GIVEN PROBLEM >> Your task is to print the material below exactly as presented.

----------

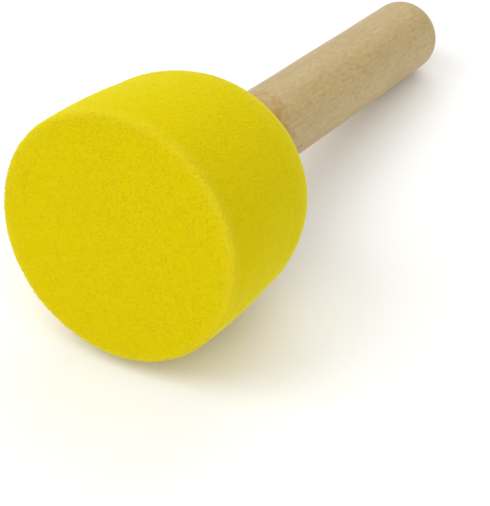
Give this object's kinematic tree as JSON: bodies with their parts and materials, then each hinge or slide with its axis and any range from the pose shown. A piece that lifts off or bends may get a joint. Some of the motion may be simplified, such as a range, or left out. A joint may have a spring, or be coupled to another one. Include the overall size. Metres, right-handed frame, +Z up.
{
  "type": "foam sponge brush",
  "caption": "Round foam head with a flat painting face and rounded back, glued on a short round wooden dowel with a rounded end, for dabbing and stippling paint.",
  "frame": {"origin": "on the surface that the brush lies on, under the middle of the whole brush's box", "axes": "the brush lies on its side: +Y runs from the painting face to the handle's far end, +Z is up, and the handle's axis dips 9.6 degrees below +Y because the thick head and the thin handle both touch the surface"},
  "size_m": [0.0352, 0.0926, 0.0368],
  "materials": {
    "yellow_foam": "open-cell polyurethane foam, matt, fine cells",
    "birch_wood": "plain sanded wood, unvarnished",
    "cured_glue": "cured glue, amber, slightly shiny"
  },
  "bodies": {
    "handle_body": {"handle": "birch_wood", "glue_bond": "cured_glue"},
    "foam_body": {"sponge_head": "yellow_foam"}
  },
  "joints": [
    {"name": "foam_press", "type": "slide", "parent": "handle_body", "child": "foam_body", "axis": [0, 0.9859, -0.167], "range_m": [0, 0.005], "stiffness_N_per_m": 600, "deforming": ["sponge_head"]}
  ]
}
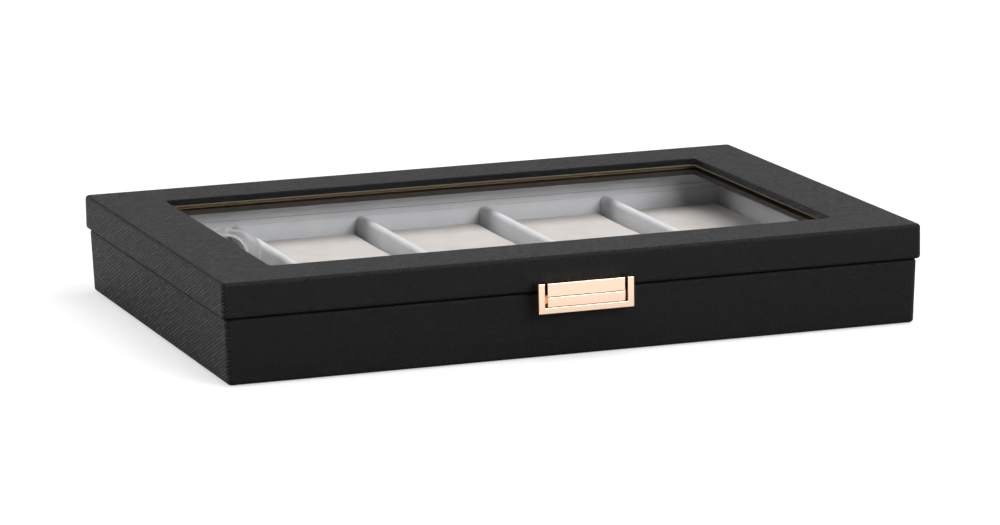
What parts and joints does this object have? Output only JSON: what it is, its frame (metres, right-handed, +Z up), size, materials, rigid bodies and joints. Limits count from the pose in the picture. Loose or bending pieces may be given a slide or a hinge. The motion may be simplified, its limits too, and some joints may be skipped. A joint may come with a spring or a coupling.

----------

EXPECTED ANSWER >>
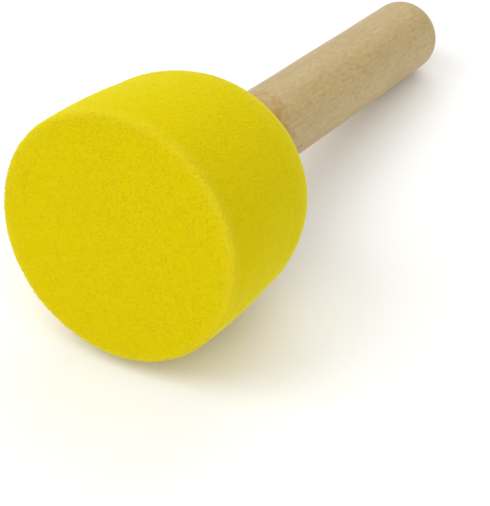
Give this object's kinematic tree as JSON: bodies with their parts and materials, then each hinge or slide with its axis and any range from the pose shown. A piece that lifts off or bends may get a joint. Some of the motion may be simplified, such as a range, or left out. A joint may have a spring, or be coupled to another one. Include the overall size. Metres, right-handed frame, +Z up.
{
  "type": "foam sponge brush",
  "caption": "Round foam head with a flat painting face and rounded back, glued on a short round wooden dowel with a rounded end, for dabbing and stippling paint.",
  "frame": {"origin": "on the surface that the brush lies on, under the middle of the whole brush's box", "axes": "the brush lies on its side: +Y runs from the painting face to the handle's far end, +Z is up, and the handle's axis dips 9.6 degrees below +Y because the thick head and the thin handle both touch the surface"},
  "size_m": [0.0352, 0.0926, 0.0368],
  "materials": {
    "yellow_foam": "open-cell polyurethane foam, matt, fine cells",
    "birch_wood": "plain sanded wood, unvarnished",
    "cured_glue": "cured glue, amber, slightly shiny"
  },
  "bodies": {
    "handle_body": {"handle": "birch_wood", "glue_bond": "cured_glue"},
    "foam_body": {"sponge_head": "yellow_foam"}
  },
  "joints": [
    {"name": "foam_press", "type": "slide", "parent": "handle_body", "child": "foam_body", "axis": [0, 0.9859, -0.167], "range_m": [0, 0.005], "stiffness_N_per_m": 600, "deforming": ["sponge_head"]}
  ]
}
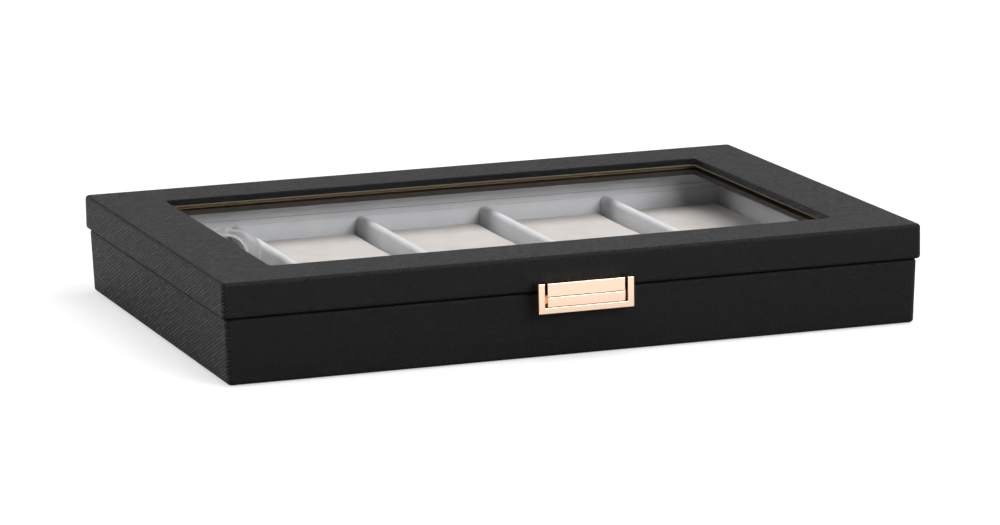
What parts and joints does this object have? Output only JSON: what it is, its frame (metres, right-handed, +Z up), size, materials, rigid bodies and joints. Limits count from the pose in the picture. Loose or bending pieces may be given a slide or a hinge. The motion may be simplified, its limits too, and some joints may be skipped. A joint may come with a spring or a coupling.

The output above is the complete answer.